A Safe Girl to Love is made up of eleven short stories that follow young trans women through various aspects of their lives. The common theme is that they’re all 20-something year olds grappling with how their identities and surrounding world both mesh and collide. Written by a trans woman, these stories have been lauded as authentically raw depictions of young trans lives. The relationships, both romantic and familial, are messy and awkward and sometimes beautiful. Humor and emotion work in tandem, and the dialogue engages with harsh realities of living in a world that isn’t overwhelmingly accepting.
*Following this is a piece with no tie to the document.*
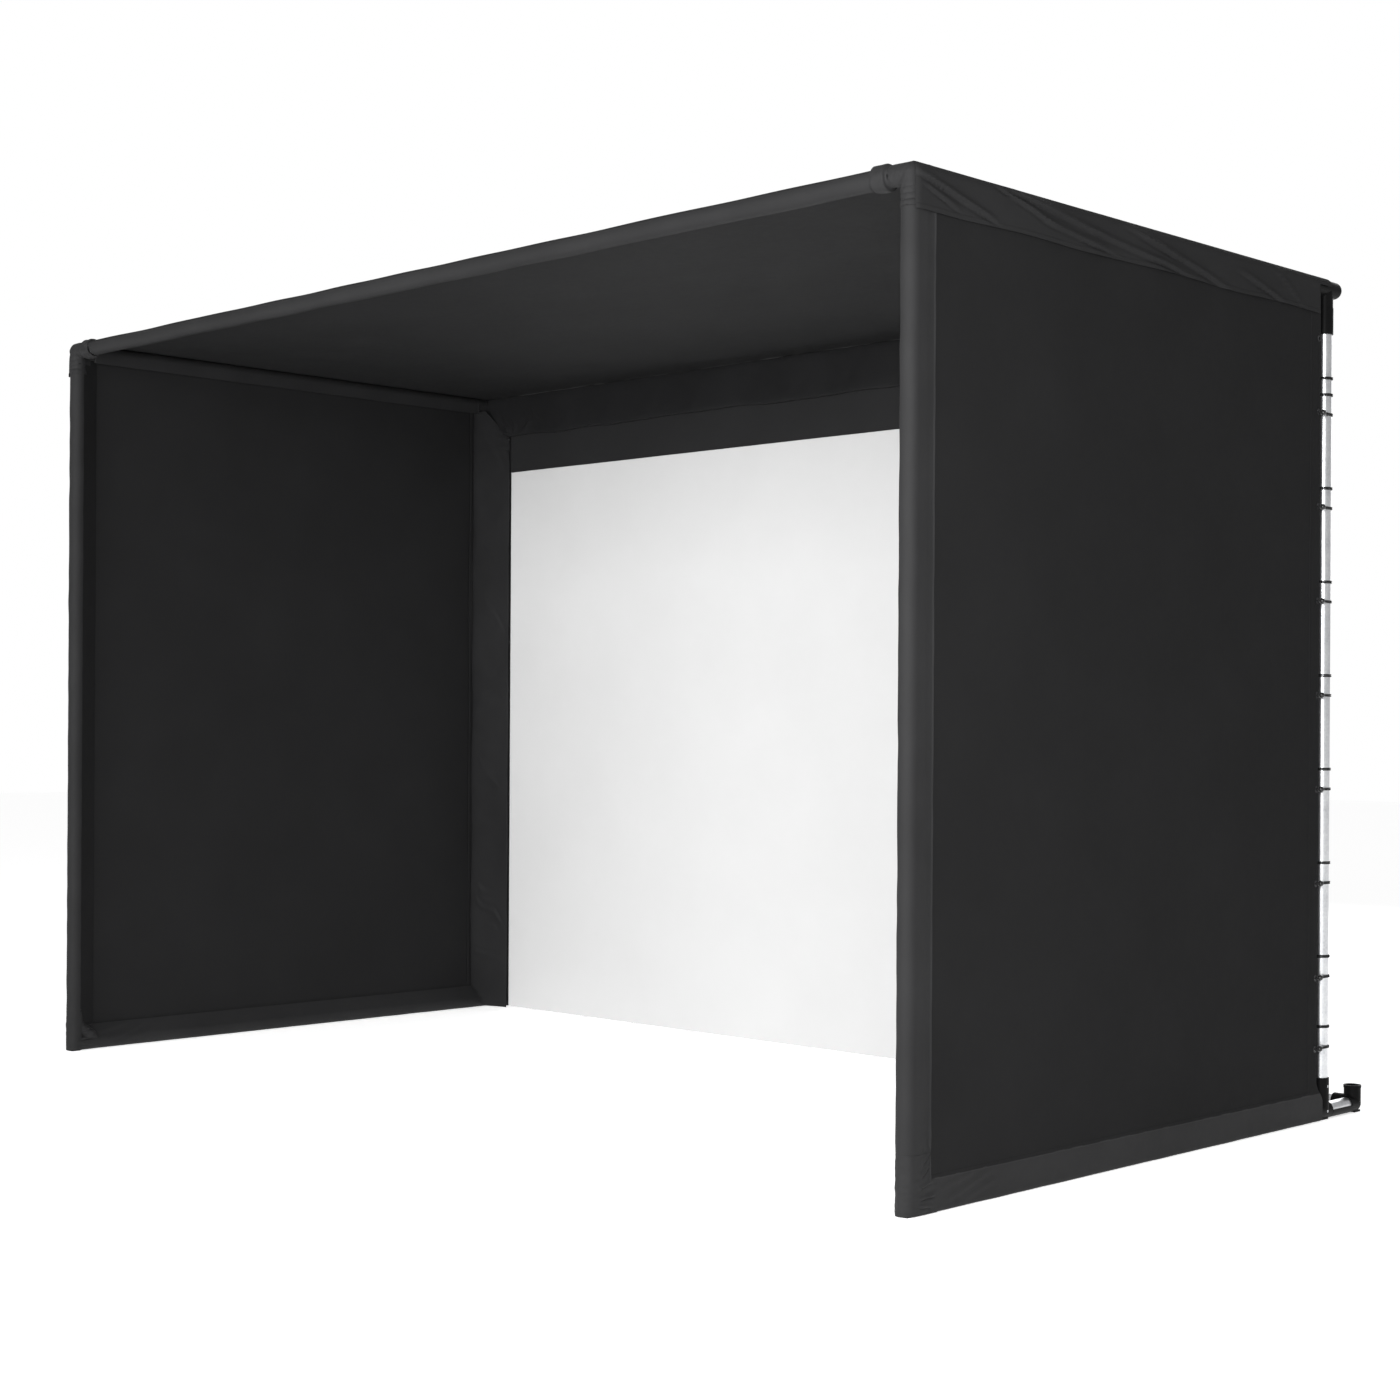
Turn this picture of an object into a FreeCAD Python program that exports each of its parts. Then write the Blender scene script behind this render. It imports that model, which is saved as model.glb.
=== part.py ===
"""Hitting bay for ball practice: a tube frame with cloth walls and roof, and a hung impact screen.

Millimetres. +Z is up, the open front faces -Y and the impact screen closes the +Y end.
The origin is on the floor, in the middle of the frame's footprint.
"""

import FreeCAD, Part
import math
import os
import Sketcher

from FreeCAD import Vector

# Driving dimensions, one spreadsheet cell each: alias, value, what it is.
DIMENSIONS = (
    ("bay_width", 3920, "left post axis to right post axis"),
    ("bay_depth", 2010, "front post axis to rear post axis"),
    ("top_axis", 2560, "floor to the axis of the top rails"),
    ("front_offset", 1104.9, "origin forward to the front post axis"),
    ("top_bar_setback", 50, "rear post axis back to the top rear bar"),
    ("floor_bar_setback", 200, "rear post axis back to the floor rear bar"),
    ("tube_od", 44.2, "outside diameter of every frame tube"),
    ("tube_id", 40.9, "inside diameter of every frame tube"),
    ("spigot_od", 40.4, "outside diameter of the joining spigots"),
    ("spigot_id", 34, "inside diameter of the joining spigots"),
    ("spigot_length", 300, "length of the joining spigots"),
    ("joint_gap", 1, "end play left at the end of each tube"),
    ("socket_od", 52.4, "outside diameter of the fittings"),
    ("socket_id", 45, "bore of the fittings' sockets"),
    ("socket_floor", 24, "fitting axis to the floor of a socket"),
    ("collar_od", 55, "outside diameter of the rim round a bare socket's mouth"),
    ("collar_length", 9, "length of that rim"),
    ("bar_reach", 108, "front corner to the mouth of its bar socket"),
    ("short_reach", 80, "front corner to its rail and post mouths"),
    ("foot_reach", 122, "front foot to the mouth of its post socket"),
    ("rear_reach", 105, "rear top corner to its bar and rail mouths"),
    ("neck_reach", 61, "rear top corner to the step in its post leg"),
    ("neck_od", 50, "outside diameter above that step"),
    ("leg_reach", 142, "rear top corner to the mouth of its post leg"),
    ("tee_half", 34, "half the length of the tee's sliding sleeve"),
    ("tee_reach", 102.8, "rear tee to the mouth of its post socket"),
    ("corner_reach", 44, "rear floor corner to its rail mouth"),
    ("corner_bar_reach", 62, "rear floor corner to its bar mouth"),
    ("cradle_reach", 164, "rear floor corner to the end of its trough under the rail"),
    ("short_screw", 11, "mouth of a rear floor corner's socket back to its set screw"),
    ("spare_reach", 57.8, "rear floor corner up to its spare mouth"),
    ("base_side", 36, "side of the flat foot under a floor fitting"),
    ("base_height", 6, "height of that foot"),
    ("screw_od", 8, "set screws and eye bolts"),
    ("screw_hole_od", 8.1, "their holes"),
    ("screw_tip", 22.2, "fitting axis to a screw's tip"),
    ("hex_key", 4, "across the flats of a set screw's hex recess"),
    ("eye_height", 89, "floor to the eye bolt"),
    ("eye_reach", 42, "post axis to the centre of the bolt's eye"),
    ("eye_radius", 9, "middle radius of the eye"),
    ("eye_wire", 2.5, "radius of the eye's wire"),
    ("cloth", 1.2, "thickness of the cloth"),
    ("cloth_gap", 0.3, "clearance between cloth and what it covers"),
    ("sleeve_radius", 26, "outside radius of a cloth pocket round a tube"),
    ("front_seam", 75, "front post axis to the wall's front seam"),
    ("floor_seam", 88, "floor to the wall's bottom seam"),
    ("roof_seam", 70, "front bar axis to the roof's front seam"),
    ("seam_width", 8, "how far a wall pocket's hollow stops short of its seam"),
    ("roof_seam_width", 12, "the same at the roof's pocket"),
    ("pocket_corner", 6, "radius of the floor pocket's lower outer edge"),
    ("pocket_corner_z", 10, "floor to the middle of that edge"),
    ("wall_rear_hem", 73, "rear post axis forward to the wall's rear edge"),
    ("roof_rear_hem", 64, "top rear bar axis forward to the roof's rear edge"),
    ("inner_flap", 39, "top rail axis down to the wall's inner flap edge"),
    ("outer_flap", 91, "top rail axis down to the roof's side flap edge"),
    ("flap_rear", 35, "rear post axis forward to the side flap's end"),
    ("cover_overlap", 5, "how far a corner cover runs past its sockets"),
    ("cover_gap", 1, "gap between a corner cover and the sheet beside it"),
    ("pad_inner", 156, "post axis in to the side pad's inner edge"),
    ("pad_notch", 30, "post axis in to the notches for the rails' pockets"),
    ("pad_outer", 22, "post axis out to the side pad's outer edge"),
    ("pad_bottom", 8, "floor to the side pads"),
    ("pad_low", 2418, "floor to the top pad's lower edge"),
    ("pad_clearance", 3, "pads to the cloth beside them"),
    ("pad_skin", 1.5, "thickness of a pad's cover"),
    ("pad_split", 1, "gap in the mitre between two pads"),
    ("side_face_outer", 119, "rear post axis forward to a side pad's outer edge, at the face"),
    ("side_face_inner", 64, "the same at its inner edge"),
    ("side_back_outer", 95, "rear post axis forward to a side pad's outer edge, at the back"),
    ("side_back_inner", 59.5, "the same at its inner edge"),
    ("top_face_low", 84, "rear post axis forward to the top pad's lower edge, at the face"),
    ("top_face_high", 74, "the same at its upper edge"),
    ("top_back_low", 64, "rear post axis forward to the top pad's lower edge, at the back"),
    ("top_back_high", 54, "the same at its upper edge"),
    ("screen_forward", 51, "rear post axis forward to the screen"),
    ("screen_inset", 156, "post axis in to the edge of the white cloth"),
    ("webbing_width", 40, "width of the screen's side webbing"),
    ("screen_bottom", 14, "floor to the screen"),
    ("band_low", 2268, "floor to the screen's black top band"),
    ("band_high", 2448, "floor to the top edge of that band"),
    ("skirt_depth", 40, "how far the bottom skirt reaches back"),
    ("hem_margin", 11, "cloth edge to the middle of a grommet"),
    ("grommet_id", 11, "hole through a grommet"),
    ("barrel_od", 13.4, "barrel of a grommet"),
    ("grommet_od", 20, "flange of a grommet"),
    ("flange", 0.8, "thickness of that flange"),
    ("flange_gap", 0.1, "gap between a flange and the cloth"),
    ("cloth_hole", 14, "hole in the cloth for a grommet"),
    ("cord_od", 5, "bungee cord"),
    ("cord_clearance", 0.05, "gap between a bungee and its tube"),
    ("floor_cord_od", 4, "bungee cord round the floor bar"),
    ("edge_turn", 6, "radius of a bungee round the cloth's edge"),
    ("ball_od", 18, "bungee ball"),
    ("ball_run", 16, "edge turn to the bungee ball"),
    ("bungee_pitch", 288, "height between one bungee and the next"),
    ("wall_first", 2170, "floor to the top wall bungee"),
    ("wall_last", 225, "floor to the lowest wall bungee"),
    ("wall_spare", 2394, "floor to the wall's spare top grommet"),
    ("screen_top", 2282, "floor to the top bungee of the screen's side"),
    ("screen_first", 2231, "floor to the next one"),
    ("screen_last", 287, "floor to the lowest one"),
    ("bar_pitch", 310, "distance between bungees along a bar"),
)
REGULAR_BUNGEES = 7
BAR_BUNGEES = 12
ROOF_BUNGEES = 11
LEFT = -1
RIGHT = 1
HEX_SIDES = 6
FULL_TURN = 360
VOLUME_TOLERANCE = 0.01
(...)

Whether the setting is a gay bar in Brooklyn or the glow of a prairie sunset, these stories initiate a significant conversation – one that gives voice to a rising generation of trans women.

‘Aristotle and Dante Discover the Secrets of the Universe’ – Benjamin Alire Sáenz

aristotle and dante cover

Image via Mississippi Library Commission Blog

Set in El Paso, Texas during the 1980s, Aristotle and Dante Discover the Secrets of the Universe is about a seemingly unusual pairing evolving into a life-changing bond. When Aristotle “Ari” and Dante first meet at the local swimming pool, they assume they have nothing in common besides their shared Mexican-American heritage and unique names. Ari is quiet and angry, largely due to the separation he feels from his family. Dante is an emotionally expressive lover of poetry who also happens to be a swimmer. Their friendship begins when Dante offers to give Ari swim lessons. As they begin to spend more and more time together, they begin to realize that their special pairing is meant to last a lifetime. The story spans over the course of two years as the young boys navigate life and identity questions and ultimately help each other grow in ways they never could’ve imagined.